Lafayette Mayor-President Joel Robideaux will negotiate with a group that already has extensive downtown holdings to redevelop the old federal courthouse, which has been vacant for nearly two decades.
The partnership of Lafayette-based Place de Lafayette and Weinstein Nelson Developers of Baton Rouge was selected over four others who responded to a “request for qualifications” in February.
Negotiations, which include ownership of the property, will proceed over the next several weeks, with a final contract expected to be ready for City-Parish Council consideration some time this summer.
Each group underwent an interview with a smattering of city-parish officials, Robideaux said Thursday, but the mayor-president ultimately selected the winning proposal based on his own judgment. The selection process, including the interviews, was carried out entirely behind closed doors.
Robideaux said this was necessary to speed things along, given that the building has been vacant for nearly two decades.
“I didn’t think there was any need to make it a public spectacle,” Robideaux said. “Certainly the public has had chances to weigh in over the course of the last couple decades, and will again whenever we bring it to the Council for approval.”

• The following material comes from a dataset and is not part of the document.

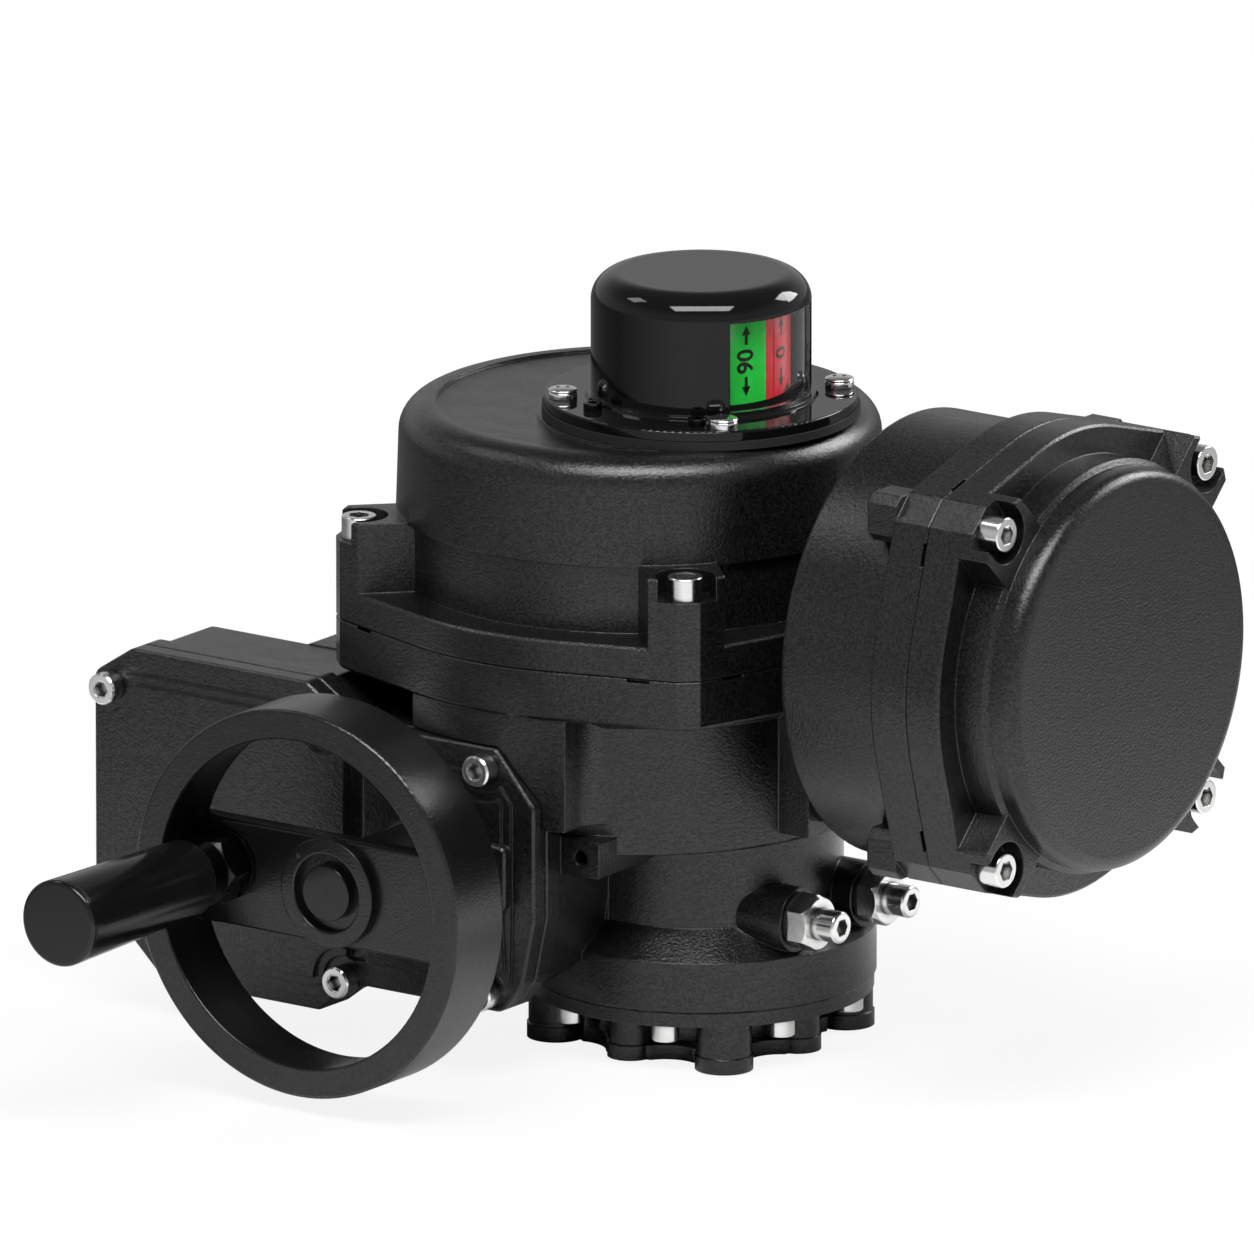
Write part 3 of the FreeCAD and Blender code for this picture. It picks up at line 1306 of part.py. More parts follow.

What exactly gets built on the site, which consists of three buildings totaling about 97,000 square feet on two acres, won’t be known for some time. Downtown boosters see the redevelopment as a prime opportunity for new housing, and the winning submission generally calls for a residential-commercial mix.
But a detailed development plan isn’t likely until after a contract is signed.
“There really haven’t been any specifics outlined on what’s going to be included,” said Jim Poche, a managing member and chief executive of Place de Lafayette. “I’m sure there could be some discussion prior to going into contract, which would probably be a little bit general in nature.”
There are a variety of ways to solicit redevelopment proposals for municipally owned commercial property such as the courthouse, and the process in Lafayette was different than, for example, the way New Orleans chose a developer for the former World Trade Center.
That city asked for concrete proposals, which developers presented in a public meeting before a selection committee. The committee then scored the proposals according to weighted criteria. The project has stalled over five years, however, first with failed negotiations and then with litigation by a losing bidder. Developers finally broke ground on a Four Seasons Hotel on May 2.
Poche’s group controls nine downtown Lafayette properties, including the Buchanan Lofts and the old Billeaud Motor building on Vermilion Street, according to the proposal. Robideaux said he has been friends with one of Poche’s partners, Edward Krampe, since high school. The proposal lists Robideaux as a reference.
One of the other four submissions was from the Community Foundation of Acadiana, which offered to serve as “an honest broker” in finding a developer on its own. The other three groups — HRI Properties, Wisznia Architecture and Development, and JCH Properties-KCT Real Estate Ventures — are from New Orleans, with locally known architects and contractors on their development teams.
Robideaux said his decision was based on two factors, neither involving personal familiarity: the Poche group’s commitment to market-rate residential rents and a financing structure that doesn’t include city-parish contributions.
“If HRI or Wisznia or any of those guys came in and said ‘we are doing market based, and we have financing in place, and we are ready to go as soon as you sign on the dotted line,’ well that would have certainly changed the conversation,” Robideaux said.
The Poche group’s submission, however, makes no such commitments, and Poche said it’s too early to do so.
“We are not very much further than turning in the proposal,” Poche said.
Robideaux said he tried to assure the other developers that his decision was based solely on the merits of the submissions, and representatives of HRI and Wisznia characterized the process as professional and fair in interviews Thursday. Calls to the other two groups were not returned.
In their meeting with Wisznia, administration officials asked questions that were “intelligent and right on target,” said Marcel Wisznia, his company’s president and founder.
“We certainly put a lot of time into expressing our interest,” Wisznia said. “If I didn’t feel we were given a fair shot, we’d voice that in a heartbeat.”
The submission does commit to a $15 million developer investment, including cash, tax credit equity and bank loans. Poche characterized that amount as a reasonable range for the total cost, depending on specifics to be worked out later.
Poche's estimate is about half the amount previously suggested by the Downtown Development Authority, as stated last year in an Urban Land Institute report. Poche said he wasn’t sure why his estimate was so much lower, but that anything significantly more than $15 million would likely include new construction.
“There are different levels of density that you can put into a project and still have a project that’s feasible," Poche said. “Our approach is to do something that has the minimum amount of variables."